▶ _TASK STATEMENT_: Write out the whole listing again, exactly.

▶ _SUPPLIED INFORMATION_:
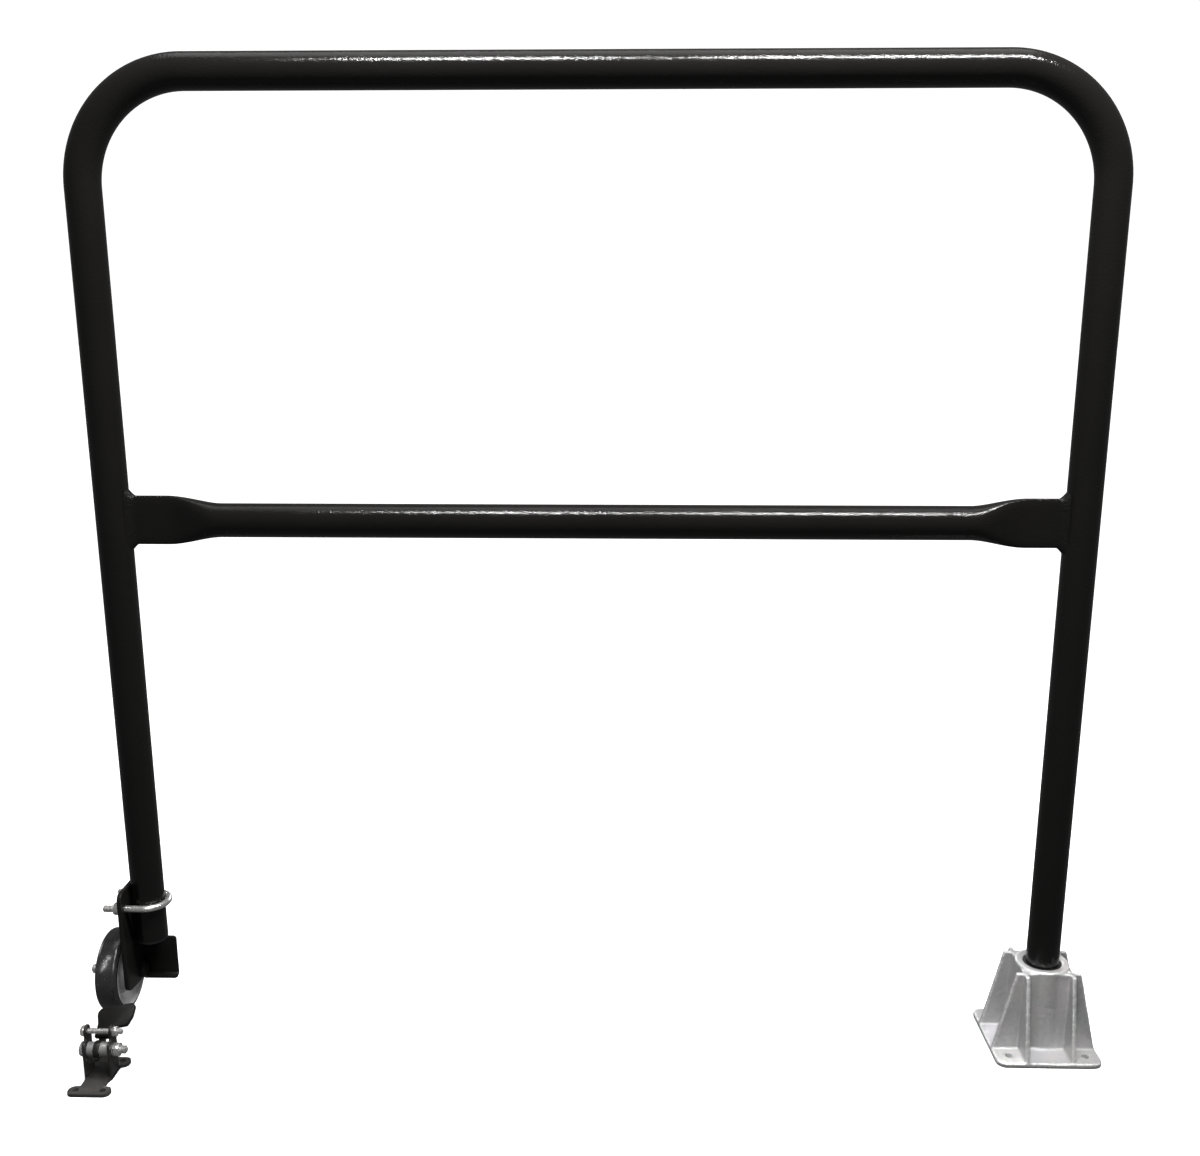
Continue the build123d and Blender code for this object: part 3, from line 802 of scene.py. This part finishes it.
# ---- wheel and axle ----------------------------------------------------------------------------
def make_axle():
    low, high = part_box("axle_bolt")
    head_r = (high.z - low.z) / 2
    shaft_r, pitch = 6 * MM, 1.75 * MM
    nut_low, nut_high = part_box("axle_nut")
    centre = Vector((0, WHEEL.y, WHEEL.z))
    bm = bmesh.new()
    shaft = [(nut_high.x, 0), (nut_high.x, shaft_r), (plate_high.x, shaft_r), (plate_high.x, 0)]
    turned(bm, centre, shaft)
    threaded_rod(bm, shaft_r, pitch, low.x, nut_high.x, WHEEL)
    add_piece("axle", bm, ZINC, "wheel_bracket", ["axle_bolt"], 38)
    head = bmesh.new()
    dome = high.x - plate_high.x
    profile = [(plate_high.x, 0), (plate_high.x, head_r)]
    profile += arc(plate_high.x + dome * 0.35, head_r - dome * 0.65, dome * 0.65, 90, 12)
    profile += [(high.x, head_r * 0.35), (high.x - 2 * MM, head_r * 0.3), (high.x - 2 * MM, 0)]
    turned(head, centre, profile)
    add_piece("axle_head", head, STEEL, "wheel_bracket", ["axle_bolt"])
    nut = bmesh.new()
    across = nut_high.z - nut_low.z
    collar = 3 * MM
    hexagon(nut, across, nut_low.x + collar, nut_high.x, WHEEL, (-1, 1), 0.3)
    profile = [(nut_low.x + collar, shaft_r), (nut_low.x + collar, across * 0.44)]
    profile += arc(nut_low.x + 1.2 * MM, across * 0.38, 1.2 * MM, 90, 180) + [(nut_low.x, shaft_r)]
    turned(nut, centre, profile)
    add_piece("lock_nut", nut, ZINC, "wheel_bracket", ["axle_nut"])
    dress("axle_washers", DULL)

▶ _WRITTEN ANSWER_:
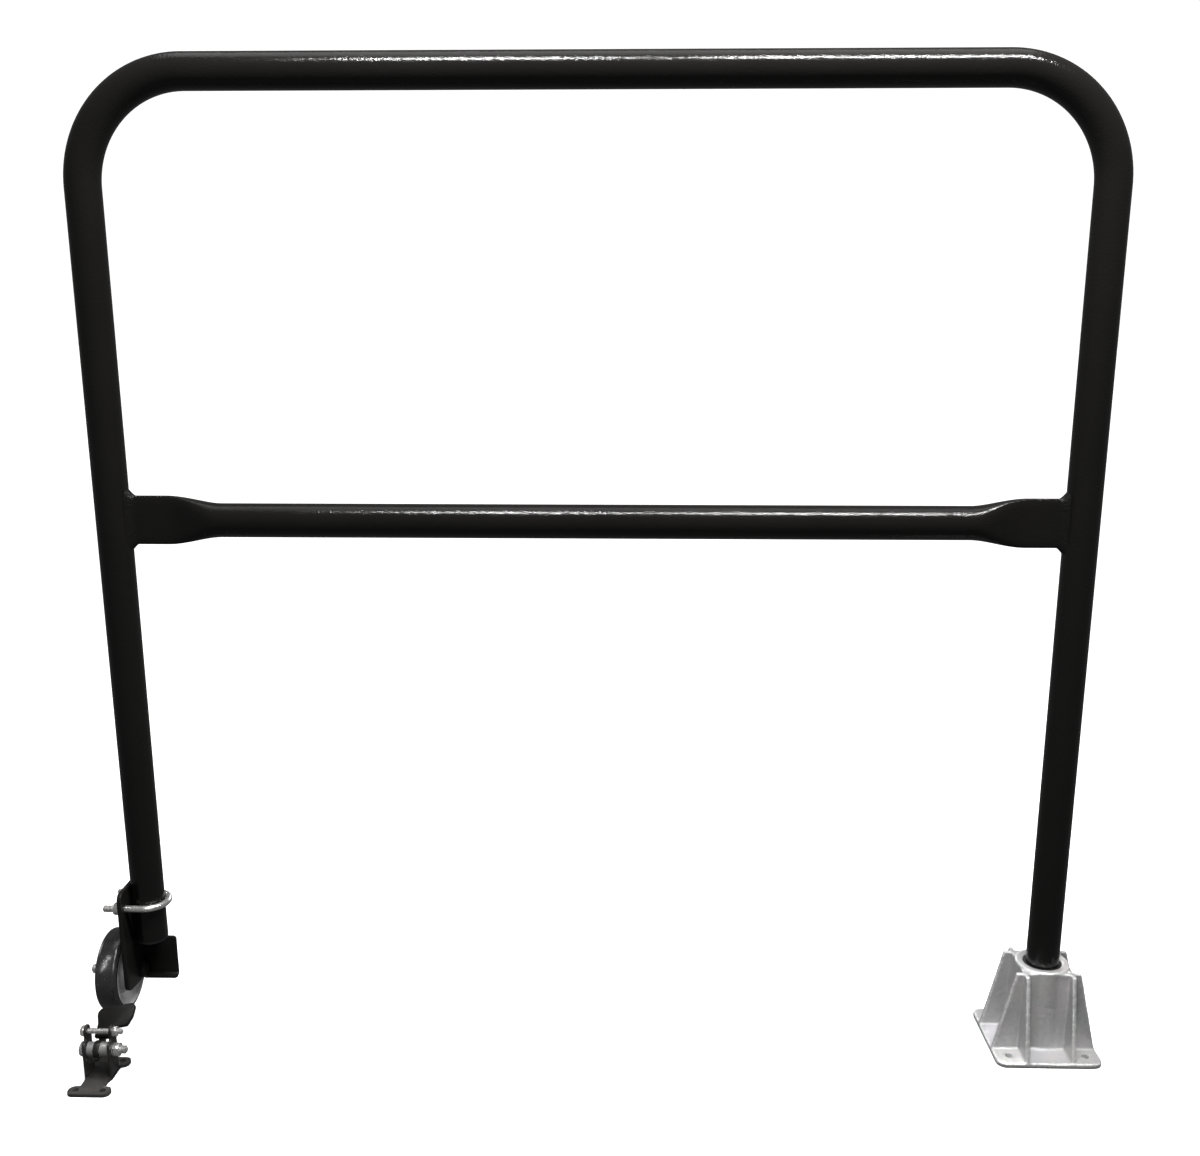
Continue the build123d and Blender code for this object: part 3, from line 802 of scene.py. This part finishes it.
# ---- wheel and axle ----------------------------------------------------------------------------
def make_axle():
    low, high = part_box("axle_bolt")
    head_r = (high.z - low.z) / 2
    shaft_r, pitch = 6 * MM, 1.75 * MM
    nut_low, nut_high = part_box("axle_nut")
    centre = Vector((0, WHEEL.y, WHEEL.z))
    bm = bmesh.new()
    shaft = [(nut_high.x, 0), (nut_high.x, shaft_r), (plate_high.x, shaft_r), (plate_high.x, 0)]
    turned(bm, centre, shaft)
    threaded_rod(bm, shaft_r, pitch, low.x, nut_high.x, WHEEL)
    add_piece("axle", bm, ZINC, "wheel_bracket", ["axle_bolt"], 38)
    head = bmesh.new()
    dome = high.x - plate_high.x
    profile = [(plate_high.x, 0), (plate_high.x, head_r)]
    profile += arc(plate_high.x + dome * 0.35, head_r - dome * 0.65, dome * 0.65, 90, 12)
    profile += [(high.x, head_r * 0.35), (high.x - 2 * MM, head_r * 0.3), (high.x - 2 * MM, 0)]
    turned(head, centre, profile)
    add_piece("axle_head", head, STEEL, "wheel_bracket", ["axle_bolt"])
    nut = bmesh.new()
    across = nut_high.z - nut_low.z
    collar = 3 * MM
    hexagon(nut, across, nut_low.x + collar, nut_high.x, WHEEL, (-1, 1), 0.3)
    profile = [(nut_low.x + collar, shaft_r), (nut_low.x + collar, across * 0.44)]
    profile += arc(nut_low.x + 1.2 * MM, across * 0.38, 1.2 * MM, 90, 180) + [(nut_low.x, shaft_r)]
    turned(nut, centre, profile)
    add_piece("lock_nut", nut, ZINC, "wheel_bracket", ["axle_nut"])
    dress("axle_washers", DULL)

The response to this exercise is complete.